Speaking of training, simulation can also be embedded into an Ovation virtual controller. With this feature, operators can train using models integrated directly into the Ovation system. The models are configured using the same engineering tools used to build the control logic. In time, the “integrated” capability will have simulation and control run from a single integrated database, and the “synchronized” version will use real-time data from the plant and additionally provide a look-ahead feature with prognostic capability.

Southern Company’s Mississippi Power affiliate already has demonstrated Ovation simulation capability at the “embedded” level for Plant Daniel Unit 3 and is working towards the integrated capability by next year and synchronized “real time” level thereafter, according to Keith Nelson, who presented at the conference.

Finally, Emerson’s Steve Schilling offered a round-robin list of features (including the ones described above) coming with the Ovation 3.6 platform now being “teed up”:

      • Integrated generator excitation systems (Emerson also supplies excitation packages).

      • Support for the newly released Windows 10 operating system from Microsoft.

      • Ethernet-connected Ovation I/O.

      • Faster networks, faster processors, and larger buffers.

      • Repurposing of data historian for much faster point scanning with more accurate time stamps and transmitting of the “non-control” points—avoiding the need for a separate historian.

      • Ovation playback—or the ability to record and replay an event on Ovation graphics for conducting post-mortem analysis.

      • High performance control room with advanced alarm management and analysis based on the ISA 18.2 standard.

In the bragging rights department, the proliferation of Ovation as the dominant powerplant control platform continues. Schilling noted that Emerson controls are represented in half the power-generation capacity serving the US. Glen Wagner reported that the company has recently completed retrofits of Siemens T3000 (with 12,000 I/O points), as well as legacy Foxboro and Honeywell control systems (not combined cycles). Nearly 50 gas-turbine control retrofit projects were booked within the last 24 months in North America alone.

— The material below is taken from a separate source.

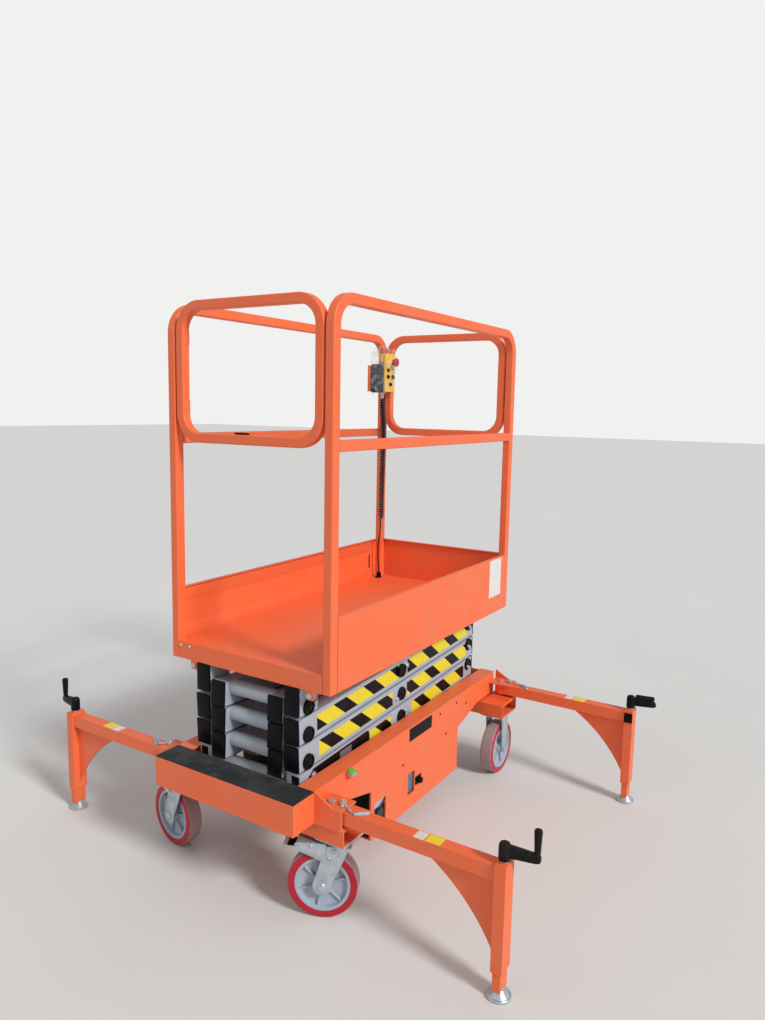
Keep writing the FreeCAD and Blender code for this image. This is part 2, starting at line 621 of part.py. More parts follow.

New solutions are in progress for Pratt & Whitney machines, Alstom GT24, and Siemens V84 and V94 engines; solutions have been completed for GE 7FA, 7EAa, and LM6000 machines and are in commercial service. While most readers may associate Ovation with applications inside large powerplants, the platform is versatile and used elsewhere as well.

One example is microgrid management. On Catalina Island, 22 miles off the coast of Southern California, automation technologies from Emerson help Southern California Edison efficiently manage electric generation and distribution infrastructure.

Ovation provides SCE operators a concise view of all generating assets (including 23 microturbines and six diesel/generators) to meet electrical demand while reducing environmental impact. Plus, it helps SCE manage a battery storage system, the island’s LPG plant, and water treatment/desalination facilities. Emerson’s SCADA technology contributes by maintaining a stable grid voltage on Catalina while enabling rapid response to changes in demand caused by fluctuations during the tourist season.